A new book by President Donald Trump ally Cliff Sims, a former campaign and senior West Wing official, recounts a scene in which he joined the president for a private one-on-one meeting where the two of them crafted a list of whom Trump could trust in the White House and whom he could not.
Leaks have plagued Trump’s administration, especially in its earliest days, and to get control of the situation and figure out who was working against him on the inside the president consulted Sims–who has since departed the White House–as to whom he could trust and whom he could not.
“President Trump was frustrated about leaks — specifically leaks attributed to “White House officials” — that were critical of him,” Axios’s Mike Allen wrote on Friday morning, explaining the backdrop of the scene from Sims’ new book, which will come out soon, Team of Vipers: My 500 Extraordinary Days in the Trump White House. Allen wrote:
Cliff Sims, a young White House communications aide who had bonded with Trump during the campaign, slipped through the private dining room and was ushered into the private study, just off the Oval Offic. As recounted in Sims’ memoir — ‘Team of Vipers: My 500 Extraordinary Days in the Trump White House,” out Jan. 29 from Thomas Dunne Books — the minister’s son from Alabama was soon sitting face to face with the man he still referred to as “DJT,” in leftover campaign lingo.
The 2017 meeting came after a phone call the previous evening between the leader of the free world and the then-33-year-old Sims, and sought the meeting with the young aide privately without tipping off other staffers.
“Trump wanted to know who Sims thought was leaking, and said to come see him — but to come through the back, so the senior staff wouldn’t know,” Allen wrote.
Allen’s piece then includes an excerpt from Sims’ forthcoming book, explaining the secret conversation:
“Give me their names,” he said, his eyes narrowing. “I want these people out of here. I’m going to take care of this. We’re going to get rid of all the snakes, even the bottom-feeders.”
Only in retrospect did I see how remarkable this was. I was sitting there with the President of the United States basically compiling an enemies list — but these enemies were within his own administration. If it had been a horror movie, this would have been the moment when everyone suddenly realizes the call is coming from inside the house.
The President proceeded to name White House staffer after White House staffer. Almost no one was deemed beyond reproach—not his chief of staff, not senior aides, almost no one other than those with whom he shared a last name. He wanted me to help him judge their loyalty. How, I wondered, had it come to this?
Trump made two lists, written in sharpie marker on “stiff cards” bearing the White House emblem.
“One list was people he could trust. The other was people he couldn’t, and wanted to let go,” Allen wrote. “The combined lists included about 15 people — 10 of them naughty, and five of them (all campaign alumni) nice.”
A source familiar with the content of both lists confirmed to Breitbart News that almost every person on the bad list, the one comprised of people the president could not trust, had been removed from the West Wing in the ensuing year-plus since the creation of these lists–though the source would not reveal at this time the actual names on either one.
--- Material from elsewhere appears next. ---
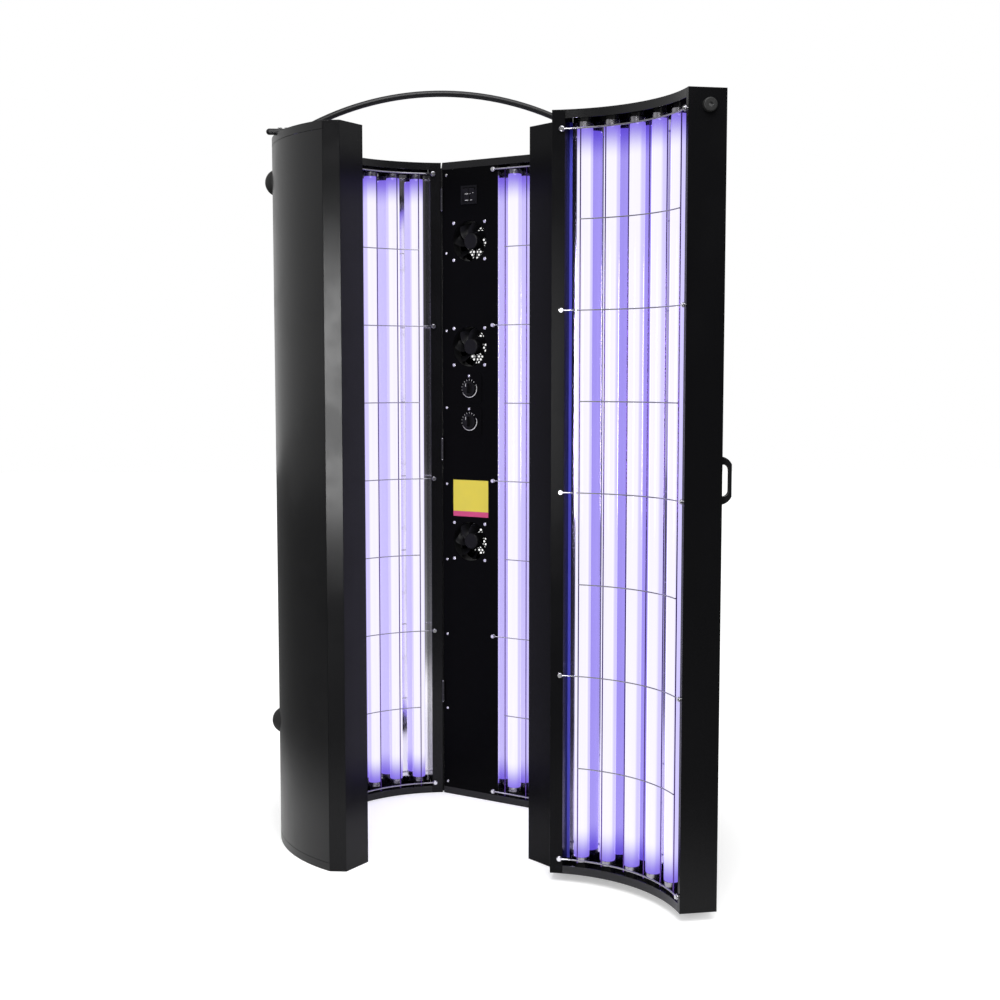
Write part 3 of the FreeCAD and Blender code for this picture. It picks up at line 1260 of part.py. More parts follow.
def add_shells():
    start, end = SHELL_START, SHELL_SPAN
    lips = SHELL_LIP_WIDTHS
    reflector_bend = bend_angle(REFLECTOR_RADIUS - REFLECTOR_SHEET, REFLECTOR_DEPTH - REFLECTOR_SHEET)
    add("left_outer_skin", outer_skin(start, end, 0, CASE_HEIGHT, OUTER_RADIUS), "left")
    add("left_bottom_cap", bottom_cap(start, end, 0, lips, OUTER_RADIUS), "left")
    add("left_front_post", end_post(end, 1, 0, CASE_HEIGHT, lips[1], OUTER_RADIUS), "left")
    add("left_rear_post", end_post(start, -1, 0, CASE_HEIGHT, lips[0], OUTER_RADIUS), "left")
    add("left_reflector", reflector(start + shell_lips[0], end - shell_lips[1], 0, CASE_HEIGHT), "left")
    add("left_guard", arc_guard(start, end, left_uprights, shell_levels, SHELL_STUD_INSETS), "left")
    add("left_lamps", lamp_tubes(left_spots, 0, CASE_HEIGHT), "left")
    add("right_outer_skin", right_skin(), "right")
    add("right_bottom_cap", bottom_cap(start, end, 0, lips, OUTER_RADIUS, True), "right")
    add("right_front_post", end_post(end, 1, 0, CASE_HEIGHT, lips[1], OUTER_RADIUS), "right")
    add("right_rear_post", panel_rear_post(start, 0, CASE_HEIGHT), "right")
    add("right_reflector", [flat_reflector(0, CASE_HEIGHT),
                            reflector(reflector_bend, end - shell_lips[1], 0, CASE_HEIGHT)], "right")
    add("right_guard", flat_guard(shell_levels)
        + arc_guard(SECTOR, end, right_uprights, shell_levels, SHELL_STUD_INSETS, False), "right")
    add("right_lamps", lamp_tubes(right_spots, 0, CASE_HEIGHT), "right")
    left_top = seat(top_cap(start, end, CASE_HEIGHT, lips, OUTER_RADIUS), "left")
    right_top = seat(top_cap(start, end, CASE_HEIGHT, lips, OUTER_RADIUS, True), "right")
    NODES["left_top_cap"] = with_brace_holes(left_top)
    NODES["right_top_cap"] = with_brace_holes(right_top)


def add_shell_groups():
    """Fasteners, sockets and ballasts that both shells share."""
    start, end = SHELL_START, SHELL_SPAN
    both = [("left", left_spots), ("right", right_spots)]
    NODES["shell_lamp_ends"] = group([seat(piece, panel) for panel, spots in both
                                      for piece in lamp_ends(spots, 0, CASE_HEIGHT)])
    NODES["shell_lamp_sockets"] = group([seat(piece, panel) for panel, spots in both
                                         for piece in lamp_sockets(spots, 0, CASE_HEIGHT)])
    near = (start, -1, SHELL_LIP_WIDTHS[0], SHELL_STUD_INSETS[0])
    far = (end, 1, SHELL_LIP_WIDTHS[1], SHELL_STUD_INSETS[1])
    studs = [seat(piece, "left") for piece in post_studs([near, far], shell_levels)]
    studs += [seat(piece, "right") for piece in post_studs([far], shell_levels)]
    for z in shell_levels[::2]:
        foot = flat_point(PANEL_WIDTH - PANEL_STUD_INSET) + UP * z
        studs.append(seat(stud(foot, polar(-1, SECTOR / 2)), "right"))
    NODES["shell_guard_studs"] = group(studs)
    blocks = [seat(piece, "left") for piece in ballasts(LEFT_BALLASTS, 0, OUTER_RADIUS)]
    blocks += [seat(piece, "right") for piece in ballasts(RIGHT_BALLASTS, 0, OUTER_RADIUS)]
    NODES["shell_ballasts"] = group(blocks)


def add_controls():
    add("control_panel", control_panel(), "right")
    add("panel_screws", panel_screws(), "right")
    add("switch_bezel", switch_bezel(), "right")
    for side in rocker_centres():
        add("switch_rocker_" + side, rocker(side), "right")
    add("fan_frames", [fan_frame(z) for z in FAN_Z.values()], "right")
    for name, z in FAN_Z.items():
        add("fan_rotor_" + name, fan_rotor(z), "right")
    add("fan_screws", fan_screws(), "right")
    add("timer_plates", [timer_plate(z) for z in TIMER_Z.values()], "right")
    add("timer_bodies", [timer_body(z) for z in TIMER_Z.values()], "right")
    for name, z in TIMER_Z.items():
        add("timer_knob_" + name, timer_knob(z), "right")
    add("contactor", contactor(), "right")


def add_fittings():
    add("rear_hinge_leaves_left", rear_hinge_leaves((0, 2)), "left")
    add("rear_hinge_leaves_right", rear_hinge_leaves((1,)), "right")
    NODES["rear_hinge_pins"] = group(rear_hinge_pins())
    add("post_hinge_leaves", door_hinge_leaves("post"), "right")
    add("door_hinge_pins", door_hinge_pins(), "right")
    NODES["top_brace"] = top_brace()
    NODES["brace_screws"] = group(brace_screws())
    NODES["wall_bumpers"] = group([seat(wall_bumper(z), panel)
                                   for panel in ("left", "right") for z in WALL_BUMPER_HEIGHTS])
    add("cable_gland", cable_gland(), "right")


def add_door():
    low, high = DOOR_FOOT, DOOR_TOP
    lips, outer = DOOR_LIP_WIDTHS, DOOR_OUTER_RADIUS
    near = (0, -1, lips[0], DOOR_STUD_INSETS[0])
    far = (SECTOR, 1, lips[1], DOOR_STUD_INSETS[1])
    add("door_outer_skin", outer_skin(0, SECTOR, low, high, outer), "door")
    add("door_top_cap", top_cap(0, SECTOR, high, lips, outer), "door")
    add("door_bottom_cap", bottom_cap(0, SECTOR, low, lips, outer), "door")
    add("door_hinge_post", end_post(0, -1, low, high, lips[0], outer), "door")
    add("door_latch_post", latch_post(), "door")
    add("door_reflector", reflector(door_lips[0], SECTOR - door_lips[1], low, high), "door")
    add("door_guard", arc_guard(0, SECTOR, door_uprights, door_levels, DOOR_STUD_INSETS), "door")
    add("door_guard_studs", post_studs([near, far], door_levels), "door")
    add("door_lamps", lamp_tubes(door_spots, low, high), "door")
    add("door_lamp_ends", lamp_ends(door_spots, low, high), "door")
    add("door_lamp_sockets", lamp_sockets(door_spots, low, high), "door")
    add("door_ballasts", ballasts(DOOR_BALLASTS, low, outer), "door")
    add("door_hinge_leaves", door_hinge_leaves("door"), "door")
    add("door_handle", door_handle(), "door")
    add("door_bumper", door_bumper(), "door")
    add("door_screws", [door_bumper_screw()] + handle_screws(), "door")


add_shells()
add_shell_groups()
add_controls()
add_fittings()
add_door()

# ---------------------------------------------------------------- origin and export
# The origin lies on the floor, under the middle of the booth as it stands with its door open.
bounds = group(list(NODES.values())).optimalBoundingBox(False, False)
ORIGIN = Vector((bounds.XMin + bounds.XMax) / 2, (bounds.YMin + bounds.YMax) / 2, 0)

os.makedirs("parts", exist_ok=True)
for name, shape in NODES.items():
    shape.translate(-ORIGIN)
    shape.exportStep("parts/" + name + ".step")


def show_axis(label, point, direction):
    place = RIGHT_PLACE.multVec(point) - ORIGIN
    axis = RIGHT_PLACE.Rotation.multVec(direction)
    print(label, [round(value, 3) for value in place], [round(value, 6) for value in axis])


inward = polar(-1, SECTOR / 2)
flat_along = flat_point(1) - flat_point(0)
size = [bounds.XLength, bounds.YLength, bounds.ZLength]
print("nodes", len(NODES), "size", *[round(value, 2) for value in size])
print("origin", [round(value, 3) for value in ORIGIN])
print("door axis", [round(value, 3) for value in DOOR_AXIS - ORIGIN])
for name, z in FAN_Z.items():
    show_axis("fan " + name, flat_point(CONTROL_CENTRE, SHEET) + UP * z, inward)
for name, z in TIMER_Z.items():
    show_axis("timer " + name, flat_point(CONTROL_CENTRE, 0) + UP * z, inward)
for side in rocker_centres():
    pivot = rocker_pivot(side)
    show_axis("rocker " + side, flat_point(pivot.x, pivot.y) + UP * SWITCH_Z, flat_along)
show_axis("gland", polar(OUTER_RADIUS, GLAND_ANGLE, GLAND_Z), polar(1, GLAND_ANGLE))
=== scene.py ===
import json
import math
import bmesh
import bpy
import numpy as np
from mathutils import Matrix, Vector


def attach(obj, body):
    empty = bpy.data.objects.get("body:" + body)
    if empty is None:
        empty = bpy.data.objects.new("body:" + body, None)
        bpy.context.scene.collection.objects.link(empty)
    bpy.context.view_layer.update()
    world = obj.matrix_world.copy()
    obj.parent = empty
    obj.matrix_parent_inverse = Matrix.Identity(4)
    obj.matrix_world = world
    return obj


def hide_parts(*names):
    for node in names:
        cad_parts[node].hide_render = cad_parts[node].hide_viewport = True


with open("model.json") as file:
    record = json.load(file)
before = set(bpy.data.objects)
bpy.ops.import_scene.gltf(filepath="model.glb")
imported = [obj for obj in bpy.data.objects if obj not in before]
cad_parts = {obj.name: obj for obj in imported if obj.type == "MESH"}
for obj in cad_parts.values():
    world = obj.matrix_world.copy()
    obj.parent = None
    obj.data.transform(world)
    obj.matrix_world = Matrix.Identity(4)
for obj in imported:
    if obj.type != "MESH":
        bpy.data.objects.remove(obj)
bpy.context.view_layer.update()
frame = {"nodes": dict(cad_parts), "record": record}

# ------------------------------------------------------------------ camera
# The booth is seen from the doorway side, from a little above chest height. The camera looks
# slightly down and slightly to the right of straight ahead.
LOOK_DOWN = 0.0854
LOOK_RIGHT = 0.0606
lens = bpy.data.cameras.new("camera")
lens.sensor_width = 36.0
lens.lens = 51.25
camera = bpy.data.objects.new("camera", lens)
camera.location = (-0.16104, -3.68635, 1.2327)
camera.rotation_euler = (math.pi / 2 - LOOK_DOWN, 0.0, -LOOK_RIGHT)
bpy.context.scene.collection.objects.link(camera)
bpy.context.scene.camera = camera
bpy.context.scene.view_settings.view_transform = "Standard"


# ------------------------------------------------------------------ studio
# A pale floor in a bright room that is dim at eye level behind the camera, as in a product studio.
# One small soft light stands at the left, and two large ones hang above and high in front.
WHITE = (1.0, 1.0, 1.0, 1.0)
FLOOR_HALF = 15.0
FLOOR_LEVEL = -0.0004


def wire(tree, kind, sockets=None, **settings):
    """Add one shader node. sockets gives each input a value or the output that feeds it."""
    made = tree.nodes.new("ShaderNode" + kind)
    for setting, value in settings.items():
        setattr(made, setting, value)
    for socket, value in (sockets or {}).items():
        if isinstance(value, bpy.types.NodeSocket):
            tree.links.new(value, made.inputs[socket])
        else:
            made.inputs[socket].default_value = value
    return made


def reckon(tree, operation, *values):
    """One step of arithmetic, such as MULTIPLY or ABSOLUTE, on numbers or outputs."""
    return wire(tree, "Math", dict(enumerate(values)), operation=operation).outputs[0]


def ramp(tree, value, low, high, start, end):
    """Smooth step: start where value is below low, and end where it is above high.

    Between them, with t the share of the way from low to high, it is start plus end less start
    times three t squared less two t cubed.
    """
    step = wire(tree, "MapRange", {"Value": value, "From Min": low, "From Max": high,
                                   "To Min": start, "To Max": end}, interpolation_type="SMOOTHSTEP")
    return step.outputs["Result"]


def object_coords(tree):
    """Each point's own place in metres, as the piece's mesh has it."""
    return wire(tree, "TexCoord").outputs["Object"]


def finish(name, base, roughness=0.5, metallic=0.0, **constants):
    """Principled material with its constant values set on the shader's own sockets."""
    material = bpy.data.materials.new(name)
    material.use_nodes = True
    shader = material.node_tree.nodes["Principled BSDF"]
    shader.inputs["Base Color"].default_value = (*base, 1.0)
    shader.inputs["Roughness"].default_value = roughness
    shader.inputs["Metallic"].default_value = metallic
    for label, value in constants.items():
        shader.inputs[label.replace("_", " ")].default_value = value
    return material, material.node_tree, shader


def soft_light(name, place, target, size, watts):
    """Rectangular panel of light at place, turned to face target; size is its width and height."""
    lamp = bpy.data.lights.new(name, "AREA")
    lamp.shape = "RECTANGLE"
    lamp.size, lamp.size_y = size
    lamp.energy = watts
    light = bpy.data.objects.new(name, lamp)
    light.location = place
    light.rotation_euler = (Vector(target) - Vector(place)).to_track_quat("-Z", "Y").to_euler()
    bpy.context.scene.collection.objects.link(light)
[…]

While the West Wing, which houses approximately 50 or so of the senior-most White House staff, is mostly free of the scourge of leakers–termed “sleeper cells” by many of the president’s most loyal supporters–at this time, there are still officials throughout the government and even in the broader White House staff not loyal to the president and his agenda. Leakers and saboteurs of the Trump agenda include leftists who burrowed into the career bureaucratic ranks throughout government after being political appointees in the prior administration, some but certainly not all career officials throughout the 2.8 million strong federal government workforce, and perhaps most insidiously some political appointees that the Trump administration brought into senior positions.
Several high-ranking former campaign and administration officials have written books about their time with Trump, and several media figures have written their own accounts of the White House, but most of those accounts either lack the in-depth insider access that Sims had in the first year-plus of the Trump administration or were written and publicized from a vindictive point of view aimed at hurting the president. Unlike those accounts, Sims is clearly still loyal to the president and his agenda–and still trying to help President Trump root out problematic actors within his own ranks.